WRITTEN REQUEST: Set down each line from the one containing "---- The whole" to the one containing "obj.data.transform(world)", inclusive, exactly as written and with nothing further.

SOURCE DATA:
***

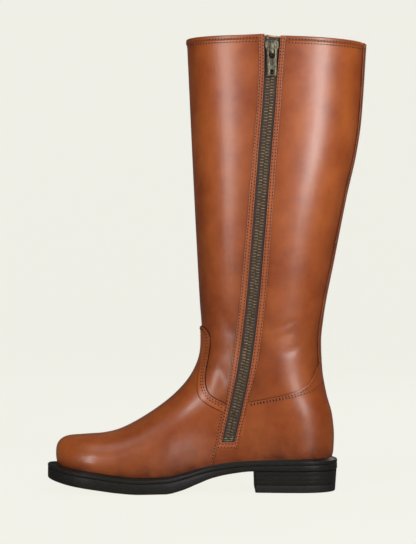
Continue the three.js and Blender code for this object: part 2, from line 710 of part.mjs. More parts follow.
const hinge = sliderAt.clone().add(new THREE.Vector3(SLIDER.plateOut + PULL.standOff, 0, PULL.pivot));
const tabOutline = mirrored([
  [PULL.half - 1.6, -PULL.length],
  [PULL.half, -PULL.length + 1.6],
  [PULL.half, -1],
  [PULL.half - 1.2, PULL.radius],
]);
const { eye, hole, radius } = PULL;
const tab = flatPlate(tabOutline, -radius, radius)
  .subtract(block([-FAR, FAR], [-eye.half, eye.half], [-eye.end, -radius]))
  .subtract(block([-FAR, FAR], [-hole.half, hole.half], [-hole.to, -hole.from]));
add("zip_pull", tab.translate(hinge.toArray()), STEEL, 0.4, 1, false);

// ---- The whole boot stands on the floor with its footprint round the origin -----------------

const box = new THREE.Box3().setFromObject(boot);
const middle = box.getCenter(new THREE.Vector3());
boot.position.set(-middle.x, -middle.y, -box.min.z);

export default boot;
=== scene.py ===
import math

import bpy
import numpy as np
from mathutils import Matrix, Vector


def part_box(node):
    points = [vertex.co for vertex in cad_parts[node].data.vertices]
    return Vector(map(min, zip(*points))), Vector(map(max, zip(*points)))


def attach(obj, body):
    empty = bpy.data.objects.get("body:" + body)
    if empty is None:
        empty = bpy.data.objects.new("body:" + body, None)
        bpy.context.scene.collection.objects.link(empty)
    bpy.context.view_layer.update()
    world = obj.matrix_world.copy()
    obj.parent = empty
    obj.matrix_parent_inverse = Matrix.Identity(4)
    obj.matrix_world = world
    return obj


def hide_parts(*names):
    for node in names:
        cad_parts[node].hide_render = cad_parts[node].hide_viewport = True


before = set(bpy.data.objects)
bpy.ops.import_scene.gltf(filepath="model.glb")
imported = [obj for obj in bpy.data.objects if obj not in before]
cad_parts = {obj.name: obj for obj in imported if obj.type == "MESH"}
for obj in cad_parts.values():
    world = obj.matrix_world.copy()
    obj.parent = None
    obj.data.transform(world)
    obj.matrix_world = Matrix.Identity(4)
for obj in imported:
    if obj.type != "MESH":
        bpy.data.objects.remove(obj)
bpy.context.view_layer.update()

MM = 0.001

# ---- Studio ---------------------------------------------------------------------------------
# A pale paper floor inside a wide pale bowl, tall soft boxes beside the camera, and a level camera
# that looks square at the boot's inner side. The paper is kept out of the boot's gloss.

CAMERA_DISTANCE = 1.75
CAMERA_HEIGHT = 0.2065
CAMERA_ASIDE = 0.0005
VIEW_WIDTH = 0.3956  # width of the view at the boot
SENSOR = 36.0

bpy.ops.object.camera_add(
    location=(CAMERA_DISTANCE, CAMERA_ASIDE, CAMERA_HEIGHT),
    rotation=(math.pi / 2, 0.0, math.pi / 2),
)
camera = bpy.context.object
camera.data.sensor_fit = "HORIZONTAL"
camera.data.sensor_width = SENSOR
camera.data.lens = SENSOR * CAMERA_DISTANCE / VIEW_WIDTH
camera.data.clip_start = 0.05
camera.data.clip_end = 50.0
bpy.context.scene.camera = camera
bpy.context.scene.view_settings.view_transform = "Standard"


def shader(material):
    """The main shader of a material with nodes."""
    return material.node_tree.nodes["Principled BSDF"]


def new_material(name, colour, roughness, metallic=0.0):
    material = bpy.data.materials.new(name)
    material.use_nodes = True
    main = shader(material)
    main.inputs["Base Color"].default_value = (*colour, 1.0)
    main.inputs["Roughness"].default_value = roughness
    main.inputs["Metallic"].default_value = metallic
    return material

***

ANSWER IN FULL:
// ---- The whole boot stands on the floor with its footprint round the origin -----------------

const box = new THREE.Box3().setFromObject(boot);
const middle = box.getCenter(new THREE.Vector3());
boot.position.set(-middle.x, -middle.y, -box.min.z);

export default boot;
=== scene.py ===
import math

import bpy
import numpy as np
from mathutils import Matrix, Vector


def part_box(node):
    points = [vertex.co for vertex in cad_parts[node].data.vertices]
    return Vector(map(min, zip(*points))), Vector(map(max, zip(*points)))


def attach(obj, body):
    empty = bpy.data.objects.get("body:" + body)
    if empty is None:
        empty = bpy.data.objects.new("body:" + body, None)
        bpy.context.scene.collection.objects.link(empty)
    bpy.context.view_layer.update()
    world = obj.matrix_world.copy()
    obj.parent = empty
    obj.matrix_parent_inverse = Matrix.Identity(4)
    obj.matrix_world = world
    return obj


def hide_parts(*names):
    for node in names:
        cad_parts[node].hide_render = cad_parts[node].hide_viewport = True


before = set(bpy.data.objects)
bpy.ops.import_scene.gltf(filepath="model.glb")
imported = [obj for obj in bpy.data.objects if obj not in before]
cad_parts = {obj.name: obj for obj in imported if obj.type == "MESH"}
for obj in cad_parts.values():
    world = obj.matrix_world.copy()
    obj.parent = None
    obj.data.transform(world)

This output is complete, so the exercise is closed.